Roger Ian Nokes (born 13 August 1958) is a New Zealand emeritus professor in the Department of Civil and Natural Resources Engineering at the University of Canterbury, New Zealand, specialising in fluid mechanics and is also a chess master.
Nokes was a university council member, was head of the Department of Civil and Natural Resources Engineering between 2009 and 2012 (coinciding with the 2010 and 2011 Canterbury Earthquakes) and has achieved a number of teaching awards.
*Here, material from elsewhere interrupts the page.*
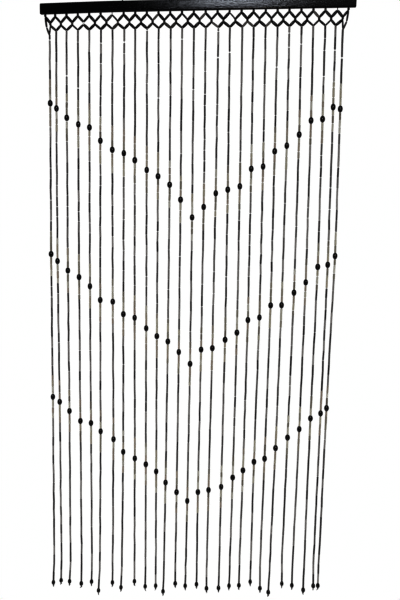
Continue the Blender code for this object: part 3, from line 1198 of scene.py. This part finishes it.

Nokes is a member of the Royal Society of New Zealand.

==Teaching awards==
- 1993 – University of Auckland University Teaching Medal
- 2001 – UCSA Best Lecturer at the University of Canterbury
- 2003 – University of Canterbury University Teaching Award
- 2006 – National Tertiary Teaching Excellence Award
- 2008 – UCSA Best Lecturer at the University of Canterbury

==Chess career==
In 1980 Nokes was joint New Zealand Chess Champion with Ortvin Sarapu and Vernon Small and represented New Zealand at the Chess Olympiad in 1982, 2004, 2006, and 2008. He is a FIDE Master.

==Private life==
Nokes lives in Golden Bay / Mohua's Tata Beach. He offers a chess club for students at Golden Bay High School.